Setting up the Bythams Community Shop Project

After the last two remaining shops serving the villages of Castle Bytham and Little Bytham in Lincolnshire closed a group of us came together to see how we could provide a shop for the local community.

Like many villages the Bythams had serious 'rural isolation' issues - poor public transport links, an aging population and, together with a substantial younger cohort without transport when the breadwinner commuted to work.
With advice from the Plunkett Foundation we identified our model of a shop and café to provide a long term solution for the community.

From the outset we wanted to complete the project without saddling the project with debt.

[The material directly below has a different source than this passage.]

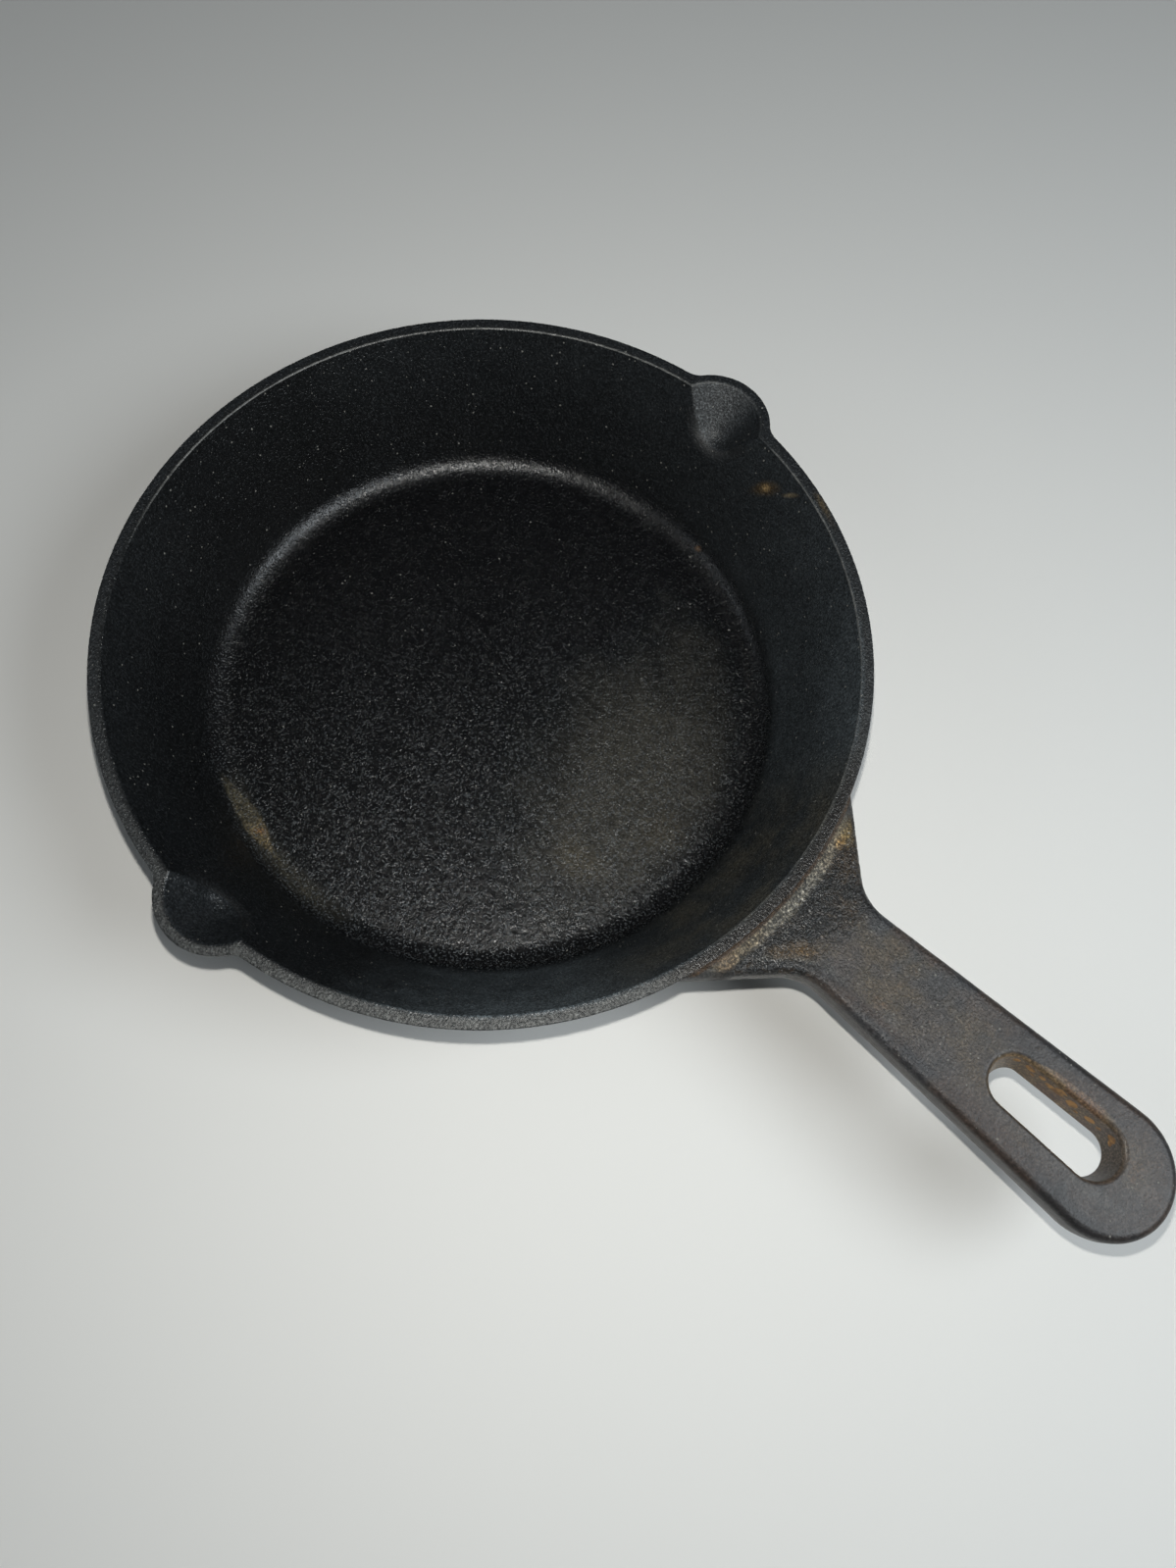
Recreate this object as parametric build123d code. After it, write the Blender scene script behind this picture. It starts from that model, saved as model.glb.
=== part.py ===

Through a mix of grants, bridging loan, community shares and match funding, we are very confident we can cover set up costs of our - of construction, equipment, stock and initial staff and insurance.

We want to minimise the building overheads through renewable energy resources and insulation which has focussed our fundraising targets. We’ve fundraised to cover our planning application and how we communicate the project with the local community.

Communicating the project with our community

Our Bright Ideas grant, found through Funding Central, has been most helpful, enabling us to consulate through a community events, our website and Facebook. This funding especially helped with the promotion of our community shares, we have 120 current shareholders and growing.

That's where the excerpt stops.